REPUBLIKA.CO.ID, JAKARTA -- Kementerian Agama disarankan untuk mengambil-alih manajemen PT First Anugerah Karya Wisata alias First Travel. Setelah diambil-alih, Kemenag perlu memasukkan orang-orang baru yang berkompeten dan terpercaya ke dalam jajaran manajemen biro perjalanan umrah yang merugikan sekitar 35 ribu calon jamaahnya itu.
Peneliti Institute for Development of Economics and Finance (Indef) Bhima Yudistira mengungkapkan, pengambilalihan perusahaan hanya untuk sementara waktu sampai para calon jamaah First Travel bisa diberangkatkan umrah.
"Solusi dari saya, sebenarnya pemerintah bisa mengakuisisi sementara waktu untuk membenahi manajemennya, memang ada uang yang keluar tapi itu bisa dilakukan dengan cara business to business," kata dia kepada Republika.co.id, Kamis (24/8).
Akuisisi itu, kata Bhima, bisa melalui Badan Usaha Milik Negara (BUMN) yang bergerak di bidang perhubungan atau melalui pembentukan anak usahanya. Diakui Bhima, tentu ada dana yang keluar. Tapi akuisisi ini bersifat jangka panjang. Sehingga perlahan pemerintah akan menerima dananya kembali. Sebab, dalam posisi seusai diakuisisi itu, First Travel mempunyai utang kepada pemerintah.

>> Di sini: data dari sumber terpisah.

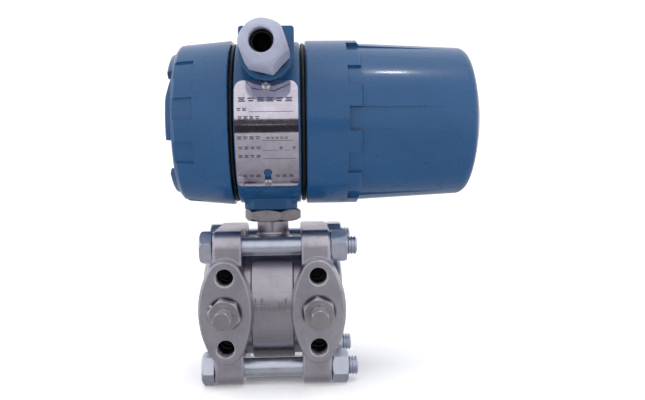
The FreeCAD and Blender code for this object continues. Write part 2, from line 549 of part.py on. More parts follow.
# corner between the tapering wall and the domed end
xc = bell_x1 + 5.27
rc = dome_r(xc)
outer = [Part.makeLine(V(lc_x0, bi, 0), V(lc_x0, lc_r - 0.7, 0)),
         Part.makeLine(V(lc_x0, lc_r - 0.7, 0), V(lc_x0 + 0.7, lc_r, 0)),
         Part.makeLine(V(lc_x0 + 0.7, lc_r, 0), V(lc_x1 - 0.5, lc_r, 0)),
         Part.makeLine(V(lc_x1 - 0.5, lc_r, 0), V(lc_x1, lc_r - 0.5, 0)),
         Part.makeLine(V(lc_x1, lc_r - 0.5, 0), V(bell_x0, bell_r0, 0)),
         Part.makeLine(V(bell_x0, bell_r0, 0), V(bell_x1, bell_r1, 0)),
         Part.Arc(V(bell_x1, bell_r1, 0), V(bell_x1 + 3.23, bell_r1 - 1.2, 0), V(xc, rc, 0)).toShape(),
         Part.Arc(V(xc, rc, 0), V(dome_x - (dome_R - math.sqrt(dome_R ** 2 - 22.0 ** 2)), 22.0, 0), V(dome_x, 0, 0)).toShape(),
         Part.makeLine(V(dome_x, 0, 0), V(dome_x - 3.4, 0, 0)),
         Part.Arc(V(dome_x - 3.4, 0, 0), V(dome_x - 3.4 - (dome_R - math.sqrt(dome_R ** 2 - 20.0 ** 2)), 20.0, 0), V(xc - 3.6, rc - 3.4, 0)).toShape(),
         Part.makeLine(V(xc - 3.6, rc - 3.4, 0), V(40.0, bell_r0 - 3.4, 0)),
         Part.makeLine(V(40.0, bell_r0 - 3.4, 0), V(36.0, bi, 0)),
         Part.makeLine(V(36.0, bi, 0), V(lc_x0, bi, 0))]
lc = turn_wire_x(outer, ax_z)
slope = (bell_r1 - bell_r0) / (bell_x1 - bell_x0)
cuts = []
for k in range(12):
    g = 30.0 * k - 0.4
    if k % 2 == 0:
        xe = 108.0
        re = bell_r0 + slope * (xe - bell_x0) + 0.05
        rs = bell_r0 - 0.95
        cuts.append(turn_x([(45.7, rs + 0.35), (xe, re), (xe, 56), (45.7, 56)], ax_z, g - 7.9, 15.8))
    else:
        cuts.append(turn_x([(45.2, 48.75), (54.5, 48.75), (54.5, 56), (45.2, 56)], ax_z, g - 7.6, 15.2))
lc = lc.cut(cuts)
add("long_cover", lc)

sc_pts = [(sc_x0, bi), (sc_x0, sc_r0 - 0.6), (sc_x0 - 0.6, sc_r0), (sc_x1 + 1.0, sc_r1 + 0.05), (sc_x1 - 0.6, sc_r1 - 0.35), (sc_end + 0.5, 45.4), (sc_end, 44.6),
          (sc_end, 0), (sc_end + 3.6, 0), (sc_end + 3.6, 42.6), (-40.0, bi - 1.4), (-37.4, bi)]
sc = turn_x(sc_pts, ax_z)
def lug_ring(g0, g1, end):
    return turn_x([(sc_end + 1.0, lug_ri - 0.8), (end + 0.5, lug_ri - 0.5), (end, lug_ri + 0.2), (end, lug_ro - 0.9), (end + 0.5, lug_ro), (sc_end + 1.0, lug_ro + 1.6)], ax_z, g0, g1 - g0)


lugs = []
for k in range(3):
    g = 120.0 * k
    lugs.append(lug_ring(g - 15.0, g + 16.0, lug_end))
    lugs.append(lug_ring(g + 42.0, g + 73.0, lug_end))
    # low ramp that runs up to every other lug
    rp = lug_ring(g + 15.0, g + 38.0, lug_end)
    wd = box(-70.0, lug_end, -60.0, -20.0, -40.0, 40.0)
    wd.rotate(V(lug_end, -40.0, 0), V(0, 1, 0), 12.1)
    wd.rotate(V(0, 0, 0), V(-1, 0, 0), g + 16.0)
    wd.translate(V(0, 0, ax_z))
    lugs.append(rp.cut(wd))
sc = fuse([sc] + lugs)
cuts = []
for k in range(12):
    if k % 4 == 2:
        continue
    g = 7.3 + 30.0 * k
    cuts.append(turn_x([(-42.6, 47.55), (-57.0, 46.05), (-57.0, 56), (-42.6, 56)], ax_z, g - 7.5, 15.0))
sc = sc.cut(cuts)
add("short_cover", sc)

o1 = Part.makeTorus(47.38, 1.22, V(0, 0, 0), V(1, 0, 0))
o1.translate(V(0.5 * (bar_l + sc_x0), 0, ax_z))
o2 = Part.makeTorus(47.55, 1.38, V(0, 0, 0), V(1, 0, 0))
o2.translate(V(0.5 * (bar_r_end + lc_x0), 0, ax_z))
add("short_cover_o_ring", o1)
add("long_cover_o_ring", o2)

# ------------------------------ electronics --------------------------------
st_ang = (90.0, 210.0, 330.0)
st_r = 31.5
def at(ang, r):
    a = math.radians(ang)
    return r * math.cos(a), ax_z + r * math.sin(a)
brd_a, brd_c = -26.4, -35.6
def board(x):
    b = cx(36.5, x - 0.8, x + 0.8, 0, ax_z)
    b = b.cut([cx(1.6, x - 2, x + 2, *at(g, st_r)) for g in st_ang])
    b = b.cut(cx(5.0, x - 2, x + 2, 0, ax_z - 24.0))
    return b
comps_a = [box(brd_a - 3.4, brd_a - 0.8, -12, 3, ax_z - 6, ax_z + 8), box(brd_a - 5.0, brd_a - 0.8, 10, 20, ax_z - 8, ax_z + 2),
           cx(4.0, brd_a - 6.5, brd_a - 0.8, 16, ax_z + 14), box(brd_a - 2.6, brd_a - 0.8, -24, -15, ax_z - 14, ax_z - 6)]
add("amplifier_board", fuse([board(brd_a)] + comps_a))
comps_c = [box(brd_c - 3.2, brd_c - 0.8, -8, 8, ax_z + 8, ax_z + 16), cx(3.2, brd_c - 7.0, brd_c - 0.8, -14, ax_z - 12), cx(3.2, brd_c - 7.0, brd_c - 0.8, -4, ax_z - 12),
           box(brd_c - 4.6, brd_c - 0.8, 8, 22, ax_z - 18, ax_z - 10), box(brd_c - 2.4, brd_c - 0.8, -24, -14, ax_z + 2, ax_z + 8)]
add("calibration_board", fuse([board(brd_c)] + comps_c))
sp = []
for g in st_ang:
    y, z = at(g, st_r)
    sp.append(cx(2.6, brd_a + 0.8, part_x0, y, z).cut(cx(1.25, brd_a, part_x0 + 0.1, y, z)))
    sp.append(cx(2.6, brd_c + 0.8, brd_a - 0.8, y, z).cut(cx(1.25, brd_c, brd_a + 0.1, y, z)))
add("board_spacers", sp)
add("board_screws", [fuse([cx(1.2, brd_c - 1.0, part_x0, *at(g, st_r)), cx(2.5, brd_c - 2.6, brd_c - 0.8, *at(g, st_r)).cut(box(brd_c - 2.7, brd_c - 1.8, at(g, st_r)[0] - 3, at(g, st_r)[0] + 3, at(g, st_r)[1] - 0.35, at(g, st_r)[1] + 0.35))]) for g in st_ang])
tr = []
for g in adj_angs:
    a = math.radians(g)
    d = V(0, -math.cos(a), math.sin(a))
    b = Part.makeBox(9.0, 5.2, 9.6, V(-9.0, -2.6, 0))
    b.Placement = FreeCAD.Placement(V(-15.1, d.y * 26.6, ax_z + d.z * 26.6), FreeCAD.Rotation(V(1, 0, 0), 90.0 - g))
    tr.append(b)
tr = [b.common(box(-25.6, -15.0, -60, 0, 80, 150)) for b in tr]
add("trimmers", tr)

# terminal block and what is screwed to it
tb = cx(36.8, low_x1, 25.5, 0, ax_z).cut(box(0, 40, -60, 60, ax_z + 19.0, 200))
term = [(-21.0, -2.0), (-7.0, -2.0), (7.0, -2.0), (21.0, -2.0)]
tb = tb.cut([box(22.0, 40, y - 5.2, y + 5.2, ax_z - 14.0, ax_z + 14.0) for y, z in term])
tb = tb.cut([cx(1.7, 14.0, 40, y, ax_z + z) for y, z in term] + [cx(1.7, low_x1 - 1, 40, y, ax_z - 24.0) for y in (-16.0, 16.0)])
add("terminal_block", tb)
add("terminal_screws", [fuse([cx(1.6, 15.5, 24.4, y, ax_z + z), cx(4.0, 24.0, 26.8, y, ax_z + z)]).cut(box(25.9, 27, y - 5, y + 5, ax_z + z - 0.45, ax_z + z + 0.45)) for y, z in term])
add("terminal_clamps", [box(22.05, 23.9, y - 4.6, y + 4.6, ax_z + z - 4.6, ax_z + z + 4.6).cut(cx(1.7, 20, 25, y, ax_z + z)) for y, z in term])
add("terminal_block_screws", [fuse([cx(1.6, low_x1 + 0.3, 25.6, y, ax_z - 24.0), cx(3.1, 25.5, 27.6, y, ax_z - 24.0)]).cut(box(26.9, 28, y - 5, y + 5, ax_z - 24.4, ax_z - 23.6)) for y in (-16.0, 16.0)])
add("partition_bushing", fuse([cx(3.95, part_x0 - 2.0, part_x1 + 2.0, 22.0, 104.0)] + [cx(0.5, part_x0 - 6, part_x1 + 5, 22.0 + a, 104.0 + b) for a, b in ((-1.6, -1.0), (1.6, -1.0), (0, 1.8))]))
add("ground_screw", fuse([cx(2.4, part_x1, part_x1 + 3, 0, ax_z + 27.0).cut(cx(0.1, 0, 1)), cx(4.2, part_x1 + 3.0, part_x1 + 6.2, 0, ax_z + 27.0)]).cut(box(part_x1 + 5.4, part_x1 + 7, -5, 5, ax_z + 26.5, ax_z + 27.5)))

# ------------------------------ to the row frame ---------------------------
boxes = [s.optimalBoundingBox(False, False) for s in nodes.values()]
xmin = min(b.XMin for b in boxes)
xmax = max(b.XMax for b in boxes)
ymin = min(b.YMin for b in boxes)
ymax = max(b.YMax for b in boxes)
zmin = min(b.ZMin for b in boxes)
zmax = max(b.ZMax for b in boxes)
print("working box", round(xmin, 3), round(xmax, 3), round(ymin, 3), round(ymax, 3), round(zmin, 3), round(zmax, 3))
off = V(-0.5 * (xmin + xmax), -0.5 * (ymin + ymax), -zmin)
print("offset", round(off.x, 4), round(off.y, 4), round(off.z, 4))

for name, shape in nodes.items():
    s = shape.copy()
    s.translate(off)
    n = len(s.Solids)
    if not s.isValid() or n == 0 or s.Volume <= 0:
        print("BAD", name, s.isValid(), n, s.Volume)
    s.exportStep("parts/" + name + ".step")
    print("%-26s solids %d volume %.1f" % (name, n, s.Volume))
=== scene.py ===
import math
import bpy
import numpy as np
from mathutils import Matrix, Vector


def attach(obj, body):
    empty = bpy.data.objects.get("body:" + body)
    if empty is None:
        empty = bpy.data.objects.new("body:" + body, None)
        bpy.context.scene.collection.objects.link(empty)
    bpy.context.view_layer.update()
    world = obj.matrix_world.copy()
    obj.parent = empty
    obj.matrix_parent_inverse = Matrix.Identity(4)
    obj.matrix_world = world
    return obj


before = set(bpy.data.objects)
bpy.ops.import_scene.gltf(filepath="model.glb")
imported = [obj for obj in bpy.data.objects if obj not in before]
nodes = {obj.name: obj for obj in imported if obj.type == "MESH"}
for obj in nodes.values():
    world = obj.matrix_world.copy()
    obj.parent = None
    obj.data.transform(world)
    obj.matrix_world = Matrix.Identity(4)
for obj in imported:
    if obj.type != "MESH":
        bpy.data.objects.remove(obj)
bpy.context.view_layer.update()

# Working axes of the part in mm: X along the housing, -Y the vent side, +Z up,
# origin midway between the process ports.  OFF carries them to the row frame.
OFF = np.array([-34.8, 13.3926, 46.14])
AXZ = 110.8


def to_row(p):
    return (np.asarray(p, float) + OFF) / 1000.0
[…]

First Travel nantinya, kata Bhima, diwajibkan membayar utang dengan keuntungan dari biaya operasional yang diperoleh setelah akuisisi terjadi. Jangka waktu pembayaran utangnya pun bisa 10 hingga 15 tahun. "Saya kira ini prospek ke depannya bagus. Ke depannya bisa secara perlahan mencicil utang yang tadi. Jadi solusi sementara waktu ini di-takeover oleh pemerintah," tutur dia.
Bhima menjelaskan, sifat akuisisi tersebut mirip dengan upaya penyehatan perbankan. Upaya ini pada intinya untuk memberangkatkan jamaah yang sebanyak 35 ribu itu. Ketika First Travel sudah sehat dan total jamaah tersebut telah diberangkatkan, pemerintah cukup memilih apakah perusahaan akan dilempar ke pihak lain atau mengakuisisinya secara permanen.